__Task objective__
Wherever the word "materials" appears in a line, extract that line.

__Dataset extract__
::::

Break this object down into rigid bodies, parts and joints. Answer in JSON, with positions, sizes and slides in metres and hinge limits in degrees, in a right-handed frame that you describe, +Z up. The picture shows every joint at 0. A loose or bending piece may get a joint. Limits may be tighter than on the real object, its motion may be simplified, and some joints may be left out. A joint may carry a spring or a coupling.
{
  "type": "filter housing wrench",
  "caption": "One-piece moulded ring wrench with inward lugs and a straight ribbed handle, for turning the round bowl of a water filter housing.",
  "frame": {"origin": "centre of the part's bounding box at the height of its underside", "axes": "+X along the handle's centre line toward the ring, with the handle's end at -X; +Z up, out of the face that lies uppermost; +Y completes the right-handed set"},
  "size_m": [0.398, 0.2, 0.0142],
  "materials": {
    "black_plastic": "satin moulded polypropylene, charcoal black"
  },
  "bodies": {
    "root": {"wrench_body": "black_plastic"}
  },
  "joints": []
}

::::

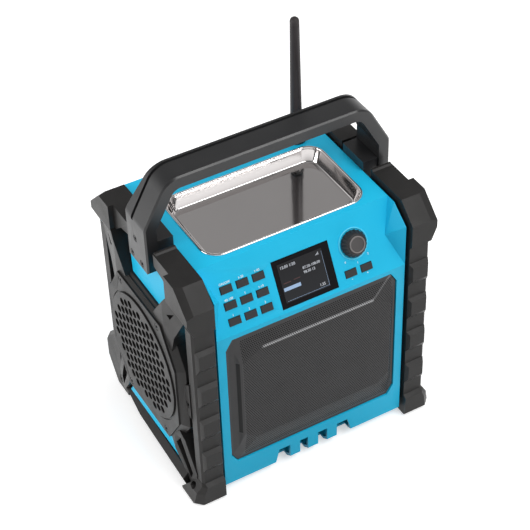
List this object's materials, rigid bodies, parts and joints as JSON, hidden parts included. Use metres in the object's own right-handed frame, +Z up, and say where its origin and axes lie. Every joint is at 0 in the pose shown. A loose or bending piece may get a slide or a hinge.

::::

__Solved exercise__
  "materials": {
List this object's materials, rigid bodies, parts and joints as JSON, hidden parts included. Use metres in the object's own right-handed frame, +Z up, and say where its origin and axes lie. Every joint is at 0 in the pose shown. A loose or bending piece may get a slide or a hinge.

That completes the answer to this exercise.